**Problem requirements**
Copy verbatim the material from its first line to the line that holds "from math import", including that line.

**Data lines**
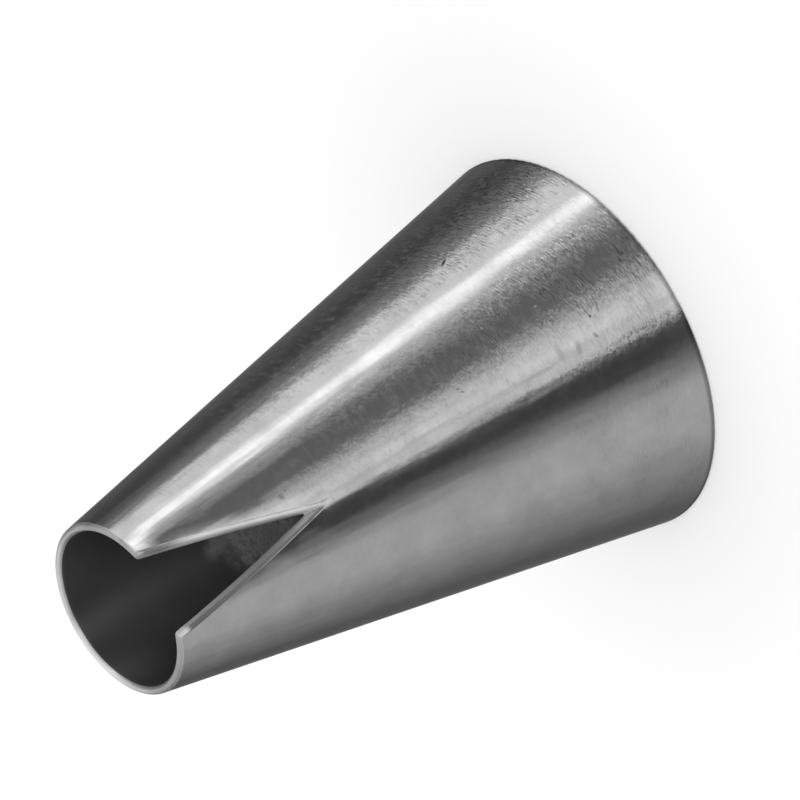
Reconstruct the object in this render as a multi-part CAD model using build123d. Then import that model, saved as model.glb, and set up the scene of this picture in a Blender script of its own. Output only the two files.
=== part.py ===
from build123d import *
import os
from math import atan2, cos, radians, sqrt, tan

# A piping nozzle: one cone of thin formed sheet, open at both ends, with a V notch in its mouth.
# Sizes are in millimetres. It stands on its wide rim, with +Z along the axis and the notch facing -Y.

# The cone
wide_diameter = 35.0      # outside, at the rim that a piping bag holds
mouth_diameter = 16.0     # outside, at the mouth that the filling leaves by
cone_height = 53.0
sheet_thickness = 0.8

# The wide rim, whose outer edge is tumbled round and whose inner edge is bevelled
wide_rim_round = 0.2
wide_rim_bevel = 0.2

# The lip, whose inner edge flares out in an arc and whose outer edge is polished round
mouth_flare_width = 0.3
mouth_flare_depth = 0.5
lip_round = 0.35

# The notch
notch_width = 7.7         # outside, between its flanks where they reach the mouth
notch_depth = 16.4        # outside, from the mouth to where its straight flanks would meet
flank_angle = 26.0        # in degrees, seen from above, between each flank and the plane between them
notch_root_radius = 0.1
notch_corner_radius = 0.45
cut_overrun = 5.0

wide_radius = wide_diameter / 2
mouth_radius = mouth_diameter / 2
half_angle = atan2(wide_radius - mouth_radius, cone_height)
wall_across = sheet_thickness / cos(half_angle)


def outer_radius(height):
    """Radius of the outside at a height above the wide rim."""
    return wide_radius - (wide_radius - mouth_radius) * height / cone_height


def inner_radius(height):
    """Radius of the inside, one sheet thickness in from the outside."""
    return outer_radius(height) - wall_across


def rim_corners(section):
    """Corners of the wall's section on the plane that the nozzle stands on, from the axis outwards."""
    return section.vertices().group_by(Axis.Y)[0].sort_by(Axis.X)


def wall_profile():
    """Half section of the wall, with x as the radius and y as the height."""
    flare_foot_height = cone_height - mouth_flare_depth
    base_inner = Vector(inner_radius(0), 0)
    base_outer = Vector(outer_radius(0), 0)
    mouth_outer = Vector(mouth_radius, cone_height)
    flare_top = Vector(inner_radius(cone_height) + mouth_flare_width, cone_height)
    flare_foot = Vector(inner_radius(flare_foot_height), flare_foot_height)
    up_the_inside = (flare_foot - base_inner).normalized()
    outline = [
        Edge.make_line(base_inner, base_outer),
        Edge.make_line(base_outer, mouth_outer),
        Edge.make_line(mouth_outer, flare_top),
        Edge.make_tangent_arc(flare_foot, up_the_inside, flare_top),
        Edge.make_line(flare_foot, base_inner),
    ]
    section = make_face(outline)
    section = fillet(rim_corners(section)[-1], wide_rim_round)
    return chamfer(rim_corners(section)[0], wide_rim_bevel)


def notch_cutter():
    """A wedge that slants from the middle of the mouth, down and out through the front wall.

    Its ridge is round and leaves the outside at the bottom of the notch. Its flanks slope, so the notch is
    wider on the outside of the sheet than on the inside.
    """
    slope = radians(flank_angle)
    half_width = notch_width / 2
    corner_reach = sqrt(mouth_radius**2 - half_width**2)
    ridge_top = Vector(0, half_width / tan(slope) - corner_reach, cone_height)
    bottom_height = cone_height - notch_depth
    ridge_foot = Vector(0, -outer_radius(bottom_height), bottom_height)
    slant = ridge_foot - ridge_top

    reach = ridge_top.Y + wide_radius + cut_overrun
    spread = reach * tan(slope)
    front = ridge_top.Y - reach
    wedge = make_face(Polyline((0, ridge_top.Y), (spread, front), (-spread, front), close=True))
    wedge = fillet(wedge.vertices().sort_by(Axis.Y)[-1], notch_root_radius)
    in_the_mouth = Plane.XY.offset(cone_height) * wedge
    return extrude(in_the_mouth, amount=slant.length + cut_overrun, dir=slant, both=True)


def mouth_corners(notched):
    """Edges where the notch's flanks meet the plane of the mouth."""
    return notched.edges().filter_by(GeomType.LINE).group_by(Axis.Z)[-1]


def outer_lip(notched):
    """Edges where the outside meets the mouth and the notch."""
    outside = notched.faces().filter_by(GeomType.CONE).sort_by(SortBy.AREA)[-1]
    lowest = cone_height - notch_depth
    return outside.edges().filter_by(lambda edge: edge.bounding_box().min.Z > lowest)


def nozzle_cone():
    """The whole nozzle: a revolved wall, less the notch, then rounds on the corners and the outer lip."""
    cone = revolve(Plane.XZ * wall_profile(), Axis.Z)
    notched = cone - notch_cutter()
    notched = fillet(mouth_corners(notched), notch_corner_radius)
    return fillet(outer_lip(notched), lip_round)


os.makedirs("parts", exist_ok=True)
nozzle = nozzle_cone()
export_step(nozzle, "parts/nozzle_cone.step")
print("nozzle_cone volume", round(nozzle.volume, 3), "mm3, faces", len(nozzle.faces()))
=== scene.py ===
import math
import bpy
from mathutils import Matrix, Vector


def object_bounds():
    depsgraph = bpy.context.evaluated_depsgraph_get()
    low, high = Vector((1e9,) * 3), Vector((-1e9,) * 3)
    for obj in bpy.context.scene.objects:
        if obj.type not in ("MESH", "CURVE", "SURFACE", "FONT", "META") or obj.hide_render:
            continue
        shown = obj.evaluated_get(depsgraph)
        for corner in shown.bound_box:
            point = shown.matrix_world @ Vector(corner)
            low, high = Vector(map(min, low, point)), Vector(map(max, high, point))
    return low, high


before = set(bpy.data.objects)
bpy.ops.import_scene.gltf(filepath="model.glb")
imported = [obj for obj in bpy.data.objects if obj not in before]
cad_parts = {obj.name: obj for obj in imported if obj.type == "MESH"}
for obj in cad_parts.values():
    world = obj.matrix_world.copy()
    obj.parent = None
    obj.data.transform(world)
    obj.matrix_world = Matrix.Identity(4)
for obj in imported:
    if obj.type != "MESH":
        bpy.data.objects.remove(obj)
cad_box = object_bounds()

from types import SimpleNamespace

import bpy
from mathutils import Matrix, Vector

# Lengths are in metres and angles in degrees, unless a name or a comment says otherwise.
# The nozzle stands on its wide rim with its axis on +Z, and its notch faces -Y.
MM = 0.001
NOZZLE_HEIGHT = cad_box[1].z
MOUTH_RADIUS = 8.0 * MM
FULL_RADIUS = 17.5 * MM
TAPER = (FULL_RADIUS - MOUTH_RADIUS) / NOZZLE_HEIGHT

# The camera: a long lens that looks down on the standing nozzle, rolled so that its mouth points
# down and to the left
CAMERA_AZIMUTH = 5.62
CAMERA_ELEVATION = 31.938
CAMERA_ROLL = -120.224
CAMERA_DISTANCE = 1172.77 * MM
CAMERA_AIM = Vector((3.2823, 0.3230, 18.3091)) * MM
CAMERA_LENS_MM = 617.54
CAMERA_SENSOR_MM = 36.0


def direction(azimuth, elevation):
    """Unit vector that points at a place in the studio; azimuth 0 is -Y and 90 is +X."""
    a = math.radians(azimuth)
    e = math.radians(elevation)
    return Vector((math.sin(a) * math.cos(e), -math.cos(a) * math.cos(e), math.sin(e)))


def add_camera():
    back = direction(CAMERA_AZIMUTH, CAMERA_ELEVATION)
    level_right = direction(CAMERA_AZIMUTH + 90, 0)
    level_up = back.cross(level_right)
    roll = math.radians(CAMERA_ROLL)
    right = level_right * math.cos(roll) + level_up * math.sin(roll)
    up = back.cross(right)
    data = bpy.data.cameras.new("photo_camera")
    data.sensor_width = CAMERA_SENSOR_MM
    data.lens = CAMERA_LENS_MM
    camera = bpy.data.objects.new("photo_camera", data)
    turn = Matrix((right, up, back)).transposed().to_4x4()
    camera.matrix_world = Matrix.Translation(CAMERA_AIM + back * CAMERA_DISTANCE) @ turn
    bpy.context.scene.collection.objects.link(camera)
    bpy.context.scene.camera = camera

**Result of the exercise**
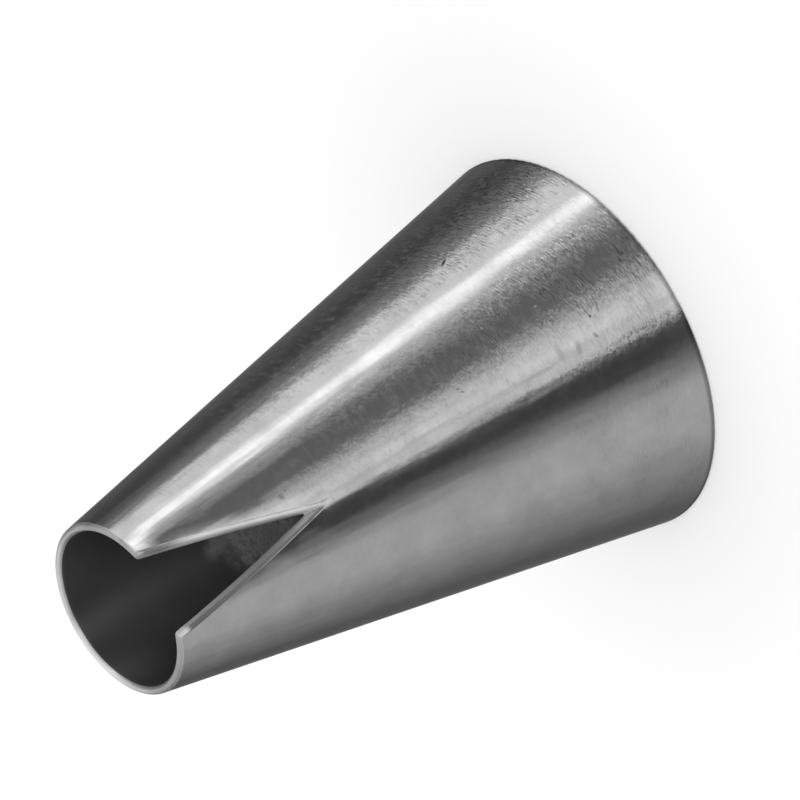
Reconstruct the object in this render as a multi-part CAD model using build123d. Then import that model, saved as model.glb, and set up the scene of this picture in a Blender script of its own. Output only the two files.
=== part.py ===
from build123d import *
import os
from math import atan2, cos, radians, sqrt, tan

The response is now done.